» Dataset excerpt:
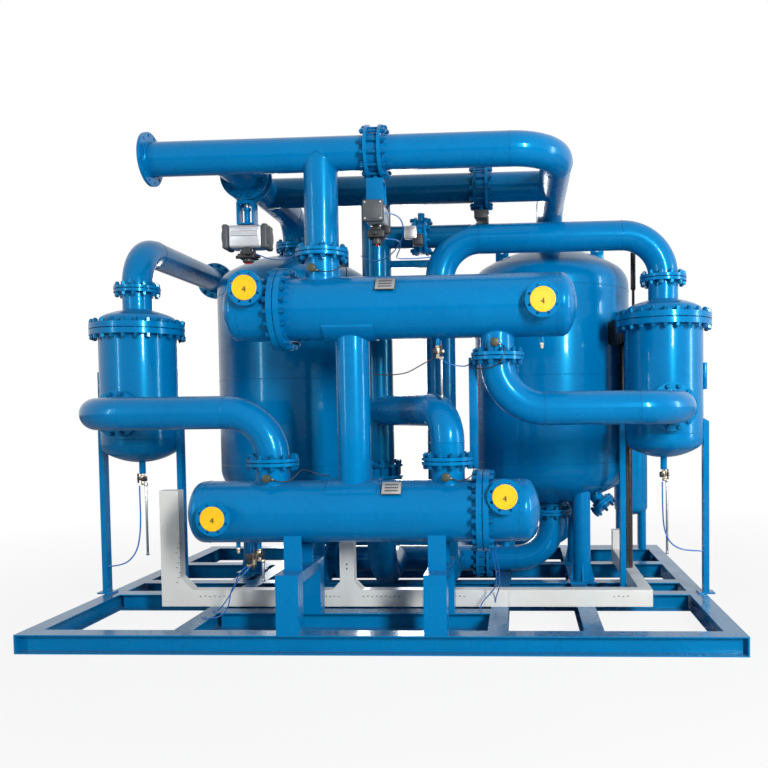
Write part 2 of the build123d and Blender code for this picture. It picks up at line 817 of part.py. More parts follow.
rear_corners = (
    (-separator_x, rear_y, outlet_run_z),
    (left_tank_x, rear_y, outlet_run_z),
    (left_tank_x, rear_y, manifold_z),
    (filter_bend_x, rear_y, manifold_z),
)
filter_line_joint = (filter_bend_x, rear_y, filter_line_joint_z)
spool(
    "rear_riser_spool",
    (
        ((left_outlet_joint, *rear_corners, filter_line_joint), (elbow_radius,) * len(rear_corners)),
        (((drop_x, rear_y, manifold_z), manifold_back), ()),
    ),
    ((left_outlet_joint, FRONT), (filter_line_joint, UP), (manifold_back, FRONT)),
)

for name, nozzle_x, nozzle_z, direction, side in (
    ("left_separator_inlet", lower_left_nozzle_x, lower_joint_z, DOWN, -1),
    ("right_separator_inlet", upper_low_nozzle_x, upper_low_joint_z, UP, 1),
):
    start = (nozzle_x, exchanger_y, nozzle_z)
    end = (side * separator_x, separator_front_joint_y, inlet_run_z)
    first_corner = (nozzle_x, exchanger_y, inlet_run_z)
    second_corner = (side * separator_x, exchanger_y, inlet_run_z)
    bends = (elbow_radius, elbow_radius)
    spool(name, (((start, first_corner, second_corner, end), bends),), ((start, direction), (end, BACK)))

filter_inlet = (filter_x - filter_od / 2 - filter_nozzle_reach, rear_y, filter_inlet_z)
filter_line_corner = (filter_bend_x, rear_y, filter_inlet_z)
spool(
    "filter_line_spool",
    (((filter_line_joint, filter_line_corner, filter_inlet), (short_elbow_radius,)),),
    ((filter_line_joint, DOWN), (filter_inlet, RIGHT)),
)

with BuildPart() as after_filter:
    centre = (filter_x, rear_y)
    filter_head = filter_od / 4
    low, length = filter_low_tangent_z, filter_high_tangent_z - filter_low_tangent_z
    filter_outlet = (filter_x + filter_od / 2 + filter_nozzle_reach, rear_y, filter_outlet_z)
    vessel_solid((*centre, low), UP, filter_od / 2, length, filter_head, filter_head)
    rod((filter_x, rear_y, filter_inlet_z), LEFT, pipe_r, filter_x - filter_inlet[0])
    rod((filter_x, rear_y, filter_outlet_z), RIGHT, pipe_r, filter_outlet[0] - filter_x)
    pipe_flange(filter_inlet, LEFT)
    pipe_flange(filter_outlet, RIGHT)
    with Locations((*centre, beam_height)):
        with GridLocations(filter_leg_spacing, filter_leg_depth, 2, 2):
            Cylinder(filter_leg_od / 2, low - beam_height, align=(Align.CENTER, Align.CENTER, Align.MIN))
    inner_r = filter_od / 2 - filter_wall
    inner_head = filter_head - filter_wall
    vessel_solid((*centre, low), UP, inner_r, length, inner_head, inner_head, Mode.SUBTRACT)
    rod((filter_x, rear_y, filter_inlet_z), LEFT, pipe_bore_r, filter_x - filter_inlet[0], Mode.SUBTRACT)
    rod((filter_x, rear_y, filter_outlet_z), RIGHT, pipe_bore_r, filter_outlet[0] - filter_x, Mode.SUBTRACT)
save(after_filter.part, "after_filter")


# Butterfly valves: a wafer body, a disc on its stem and an actuator


def stem_block(plane, low, high, along, across, mode=Mode.ADD):
    """A block between two heights above the pipe centre, square to the stem."""
    with BuildSketch(plane.offset(low)) as section:
        Rectangle(along, across)
    extrude(section.sketch, amount=high - low, mode=mode)


def valve(name, centre, along, stem, bracket, actuator, switch_box=None, own_node=True):
    """A valve: bracket is its length, actuator and switch box are (along, across, height)."""
    plane = Plane(origin=centre, x_dir=along, z_dir=stem)
    start = Vector(*centre) - Vector(*along) * valve_half
    foot = Vector(*centre) - Vector(*stem) * (valve_bore_r + stem_foot)
    stem_end = neck_length + bracket + stem_entry
    hole = stem_radius + stem_clearance

    def actuator_solids():
        base = neck_length + bracket
        if bracket:
            for side in (-1, 1):
                offset = side * (mount_width - bracket_plate) / 2
                with BuildSketch(plane.offset(neck_length)) as cheek:
                    with Locations((offset, 0)):
                        Rectangle(bracket_plate, mount_width)
                extrude(cheek.sketch, amount=bracket)
            stem_block(plane, neck_length, neck_length + bracket_plate, mount_width, mount_width)
            stem_block(plane, base - bracket_plate, base, mount_width, mount_width)
        stem_block(plane, base, base + actuator[2], actuator[0], actuator[1])
        if switch_box:
            top = base + actuator[2]
            stem_block(plane, top, top + switch_box[2], switch_box[0], switch_box[1])
        neck_end = Vector(*centre) + Vector(*stem) * neck_length
        rod(neck_end, stem, hole, bracket + stem_entry + stem_end_gap, Mode.SUBTRACT)

    with BuildPart() as body:
        rod(start, along, valve_body_od / 2, valve_width)
        with BuildSketch(plane.offset(valve_bore_r)):
            Circle(neck_radius)
        extrude(amount=neck_length - valve_bore_r)
        stem_block(plane, neck_length - mount_plate, neck_length, mount_width, mount_width)
        if not own_node:
            actuator_solids()
        rod(start, along, valve_bore_r, valve_width, Mode.SUBTRACT)
        rod(foot, stem, hole, valve_bore_r + stem_foot + neck_length, Mode.SUBTRACT)
    save(body.part, f"{name}_body")

    with BuildPart() as disc:
        disc_start = Vector(*centre) - Vector(*along) * (disc_thickness / 2)
        rod(disc_start, along, valve_bore_r - disc_clearance, disc_thickness)
        rod(foot, stem, stem_radius, valve_bore_r + stem_foot + stem_end)
    save(disc.part, f"{name}_disc")

    if own_node:
        with BuildPart() as drive:
            actuator_solids()
        save(drive.part, f"{name}_actuator")


header_valve_centre = (header_valve_x, exchanger_y, header_z)
left_leg_valve_centre = (left_tank_x, left_leg_valve_y, header_z)
rear_valve_centre = (rear_valve_x, service_y, header_z)
riser_valve_centre = (riser_x, service_y, riser_valve_z)
valve("header_valve", header_valve_centre, RIGHT, DOWN, header_bracket, header_actuator, header_switch_box)
valve(
    "left_leg_valve",
    left_leg_valve_centre,
    BACK,
    DOWN,
    left_leg_bracket,
    left_leg_actuator,
    left_leg_switch_box,
)
valve("rear_header_valve", rear_valve_centre, RIGHT, DOWN, 0, rear_header_actuator)
valve("riser_valve", riser_valve_centre, UP, BACK, 0, riser_actuator, own_node=False)
for name, valve_x in (
    ("manifold_valve_left", manifold_left_valve_x),
    ("manifold_valve_right", manifold_right_valve_x),
):
    valve(name, (valve_x, tank_y, manifold_z), RIGHT, UP, 0, manifold_actuator, own_node=False)


# Cable trunking with its uprights, and the black conduit beside the right-hand tank

with BuildPart() as cable_tray:
    half = tray_depth / 2
    floor = beam_height
    top = floor + tray_height
    plate_box((tray_left_x, tray_y - half, floor), (tray_right_x, tray_y + half, top))
    left_end = tray_left_x + tray_left_width
    plate_box((tray_left_x, tray_y - half, floor), (left_end, tray_y + half, tray_left_top_z))
    branch_low = tray_branch_x - tray_branch_width / 2
    branch_high = tray_branch_x + tray_branch_width / 2
    plate_box((branch_low, tray_y - half, floor), (branch_high, tray_y + half, tray_branch_top_z))
    with BuildSketch(upright_plane((0, tray_y + half, 0))):
        Polygon((left_end, top), (left_end + tray_corner, top), (left_end, top + tray_corner), align=None)
        Polygon(
            (branch_low - tray_branch_flare, top),
            (branch_high + tray_branch_flare, top),
            (branch_high, top + tray_branch_flare),
            (branch_low, top + tray_branch_flare),
            align=None,
        )
    extrude(amount=tray_depth)
    plate_box((tray_right_x - tray_depth, tray_y, floor), (tray_right_x, tray_back_y, top))
    back_low = (tray_right_x - tray_depth, tray_back_y - tray_depth, floor)
    plate_box(back_low, (tray_right_x, tray_back_y, tray_back_top_z))
save(cable_tray.part, "cable_tray")

with BuildPart() as vertical_conduit:
    conduit_foot_z = beam_height + tray_height
    rod((conduit_x, conduit_y, conduit_foot_z), UP, conduit_od / 2, conduit_top_z - conduit_foot_z)
save(vertical_conduit.part, "vertical_conduit")


# Drain hoses: straight runs joined by arcs as wide as the runs allow


def hose(name, points):
    radii = []
    for before, corner, after in zip(points, points[1:], points[2:]):
        arriving = Vector(*corner) - Vector(*before)
        leaving = Vector(*after) - Vector(*corner)
        turn = radians(arriving.get_angle(leaving))
        radii.append(hose_arc_share * min(arriving.length, leaving.length) / tan(turn / 2))
    with BuildPart() as cord:
        swept(points, hose_od / 2, radii)
    save(cord.part, name)
    print(name, "arc radii", [round(radius, 1) for radius in radii])


hose_y = service_y - hose_offset
valve_foot_z = separator_low_tangent_z - separator_low_head - drain_stub - drain_valve_height
hose(
    "left_drain_hose",
    (
        (-2020.0, hose_y, valve_foot_z),
        (-2020.0, hose_y, 850.0),
        (-2018.0, hose_y, 720.0),
        (-2026.0, hose_y, 590.0),
        (-2050.0, hose_y, 470.0),
        (-2112.0, hose_y, 382.0),
        (-2200.0, hose_y, 344.0),
        (-2292.5, hose_y, 338.0),
    ),
)
hose(
    "right_drain_hose",
    (
        (1990.0, hose_y, valve_foot_z),
        (1990.0, hose_y, 860.0),
        (1992.0, hose_y, 740.0),
        (2000.0, hose_y, 620.0),
        (2035.0, hose_y, 520.0),
        (2105.0, hose_y, 464.0),
        (2195.0, hose_y, 448.0),
        (2292.5, hose_y, 446.0),
    ),
)
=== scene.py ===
from math import cos, pi, radians, sin, sqrt, tan

import bmesh
import bpy
from mathutils import Matrix, Vector


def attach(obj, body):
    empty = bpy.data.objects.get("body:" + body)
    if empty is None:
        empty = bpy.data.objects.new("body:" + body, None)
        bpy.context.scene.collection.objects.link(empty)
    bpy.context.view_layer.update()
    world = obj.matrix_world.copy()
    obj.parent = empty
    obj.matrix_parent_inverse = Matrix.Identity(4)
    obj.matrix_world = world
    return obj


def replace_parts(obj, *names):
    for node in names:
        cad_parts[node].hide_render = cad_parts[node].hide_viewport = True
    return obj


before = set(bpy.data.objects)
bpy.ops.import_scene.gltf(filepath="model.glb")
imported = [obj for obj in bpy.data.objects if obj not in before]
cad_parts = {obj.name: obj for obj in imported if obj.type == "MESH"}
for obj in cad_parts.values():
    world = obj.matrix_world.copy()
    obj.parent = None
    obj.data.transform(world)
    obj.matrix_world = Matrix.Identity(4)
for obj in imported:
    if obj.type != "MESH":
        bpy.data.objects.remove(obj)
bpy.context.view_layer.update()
bpy.ops.object.select_all(action="DESELECT")

# Camera: a normal lens at chest height in front of the skid, a little right of its middle.
# The picture's frame is shifted, as the photograph is cropped from a wider one.
camera_place = Vector((0.9345, -6.5396, 1.519))
camera_yaw = radians(3.191)
camera_pitch = radians(2.214)
camera_roll = radians(0.74)
sight = Vector((
    -sin(camera_yaw) * cos(camera_pitch), cos(camera_yaw) * cos(camera_pitch), -sin(camera_pitch)
))
level = Vector((cos(camera_yaw), sin(camera_yaw), 0))
upright = level.cross(sight)
across = level * cos(camera_roll) - upright * sin(camera_roll)
upward = level * sin(camera_roll) + upright * cos(camera_roll)
camera = bpy.data.objects.new("camera", bpy.data.cameras.new("camera"))
bpy.context.collection.objects.link(camera)
view_turn = Matrix((across, upward, -sight)).transposed().to_4x4()
camera.matrix_world = Matrix.Translation(camera_place) @ view_turn
camera.data.sensor_width = 36.0
camera.data.lens = 37.5
camera.data.shift_x = -0.1198
camera.data.shift_y = 0.0745
bpy.context.scene.camera = camera

# Studio: a pale floor, a white surround and large soft lamps.
# The main lamp stands low at the front right, as the shadows on the tanks show.
# A weaker one behind keeps the back of the tanks readable.


def set_values(node, values):
    """Gives a node's sockets their values."""
    for socket, value in values.items():
        node.inputs[socket].default_value = value
    return node


def add_node(tree, kind, values=(), **settings):
    """Adds a node with its settings, and gives its sockets their values."""
    node = tree.nodes.new("ShaderNode" + kind)
    for setting, value in settings.items():
        setattr(node, setting, value)
    return set_values(node, dict(values))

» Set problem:
Return only the stretch of the material above from the line holding "hose_y = service_y - hose_offset" through the line holding "obj.matrix_world = Matrix.Identity(4)", copied exactly.

» Task answer:
hose_y = service_y - hose_offset
valve_foot_z = separator_low_tangent_z - separator_low_head - drain_stub - drain_valve_height
hose(
    "left_drain_hose",
    (
        (-2020.0, hose_y, valve_foot_z),
        (-2020.0, hose_y, 850.0),
        (-2018.0, hose_y, 720.0),
        (-2026.0, hose_y, 590.0),
        (-2050.0, hose_y, 470.0),
        (-2112.0, hose_y, 382.0),
        (-2200.0, hose_y, 344.0),
        (-2292.5, hose_y, 338.0),
    ),
)
hose(
    "right_drain_hose",
    (
        (1990.0, hose_y, valve_foot_z),
        (1990.0, hose_y, 860.0),
        (1992.0, hose_y, 740.0),
        (2000.0, hose_y, 620.0),
        (2035.0, hose_y, 520.0),
        (2105.0, hose_y, 464.0),
        (2195.0, hose_y, 448.0),
        (2292.5, hose_y, 446.0),
    ),
)
=== scene.py ===
from math import cos, pi, radians, sin, sqrt, tan

import bmesh
import bpy
from mathutils import Matrix, Vector


def attach(obj, body):
    empty = bpy.data.objects.get("body:" + body)
    if empty is None:
        empty = bpy.data.objects.new("body:" + body, None)
        bpy.context.scene.collection.objects.link(empty)
    bpy.context.view_layer.update()
    world = obj.matrix_world.copy()
    obj.parent = empty
    obj.matrix_parent_inverse = Matrix.Identity(4)
    obj.matrix_world = world
    return obj


def replace_parts(obj, *names):
    for node in names:
        cad_parts[node].hide_render = cad_parts[node].hide_viewport = True
    return obj


before = set(bpy.data.objects)
bpy.ops.import_scene.gltf(filepath="model.glb")
imported = [obj for obj in bpy.data.objects if obj not in before]
cad_parts = {obj.name: obj for obj in imported if obj.type == "MESH"}
for obj in cad_parts.values():
    world = obj.matrix_world.copy()
    obj.parent = None
    obj.data.transform(world)
    obj.matrix_world = Matrix.Identity(4)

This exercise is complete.